Canada has found that the LRC has clarified obligations and responsibilities. It has been useful for Canada to approach the information centers that other countries have set up to ask about their practices and their qualifications. Canada wanted to create a similar system. In 2013, the government made it mandatory that anyone applying for immigration must get an assessment of their education from an approved agency. 

The LRC has been seen as a guideline for establishing good practices and quality assurance in evaluation across the country. The LRC has never been taken as a literal legal framework-- It is never a matter of “here is what you have to do and how you have to do it.” The Canadian view of the LRC is that it has given organizations more autonomy. It has been viewed as encouragement, not coercion, interpreted as:“here are things you should strive for,”and how organizations within the country do the work is more or less up to them.

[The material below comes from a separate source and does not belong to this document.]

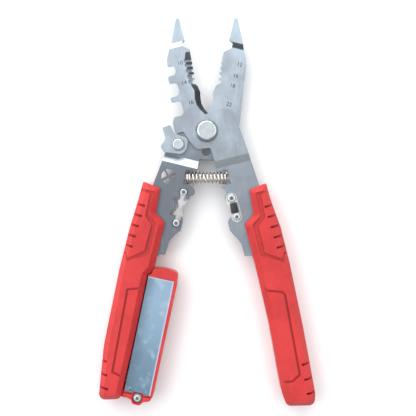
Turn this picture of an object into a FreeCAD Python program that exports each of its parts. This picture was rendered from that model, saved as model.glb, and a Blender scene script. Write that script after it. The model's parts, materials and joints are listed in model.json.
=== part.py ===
"""Wire stripper with crimping handles, a swing-out storage tray and a thumb latch.

The tool is drawn closed, with its main pivot on the origin and its jaws along +Y. The front
half (left jaw, right handle) and the rear half (right jaw, left handle) are then each turned
open by open_angle. Heights are measured from the middle of the two plates, and the whole tool
is lifted so that it lies on Z = 0.
"""
import FreeCAD, Part
import math
import os
import Sketcher
from FreeCAD import Placement, Rotation, Vector

doc = FreeCAD.newDocument("wire_stripper")

# ---------------------------------------------------------------- driving sizes, in mm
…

All the agencies in Canada set their own policies independently, but using the LRC as a model, they operate on the same fundamental principles and ideas so they base decisions on good information and are working towards the same goals. This is not to say that the work is complete-- there may be areas where each agency would like to improve and better align with the convention, but generally speaking, the LRC has empowered Canadian organizations to use their judgment. 

Canada's compliance with the LRC was generally quite favorable. The assessment services and competent recognition authorities already apply the LRC principles to internationally educated applicants from all regions of the world. This demonstrates that Canada is ready for the next step, which is the Global Convention on Recognition.

From the Canadian perspective, the Global Recognition Convention aims to make recognition practices fair, consistent, non-discriminatory, non-arbitrary, transparent, quality-assured, and in accordance with established rules and regulations of each party. Some important points of the Global Recognition Convention that make it easier to adopt: 

It does not grant the right to have a degree automatically recognized, but rather it gives the right to go through a process to determine whether credentials will be recognized or not. It is not proscriptive in the process--it merely states there must be one, and that it must be transparent to the stakeholders. 

In some cases, although recognition is ultimately not granted, the individual still had access to the assessment process. Persons have a right to an explanation of why recognition was not granted, as well as to an appeal process. It is recommended that alternatives be offered to individuals in refugee situations who have unverifiable credentials. 

The Global Recognition Convention respects institutional authority and the autonomy of countries to set their own criteria. The fact that the term“substantial difference” isn't strictly defined in the Global Recognition Convention allows countries some autonomy to make decisions that are appropriate for their own system. What is substantial in one country may not be in another. 

There has been some concern over the wording about recognition of prior learning or nontraditional education. The Global Recognition Convention agreement article states nontraditional education should be assessed using similar criteria as traditional learning modes. Some organizations have asked whether they have to assess all distance learning programs or anything nontraditional. The wording indicates it's only as long as these are the same or comparable quality assurance mechanisms. There is probably some leeway, since a lot of the interpretation is left to the signing parties. 

"The goal of the Global Recognition Convention is not coercion, but promotion of educational mobility and recognition to the mutual benefit of all parties."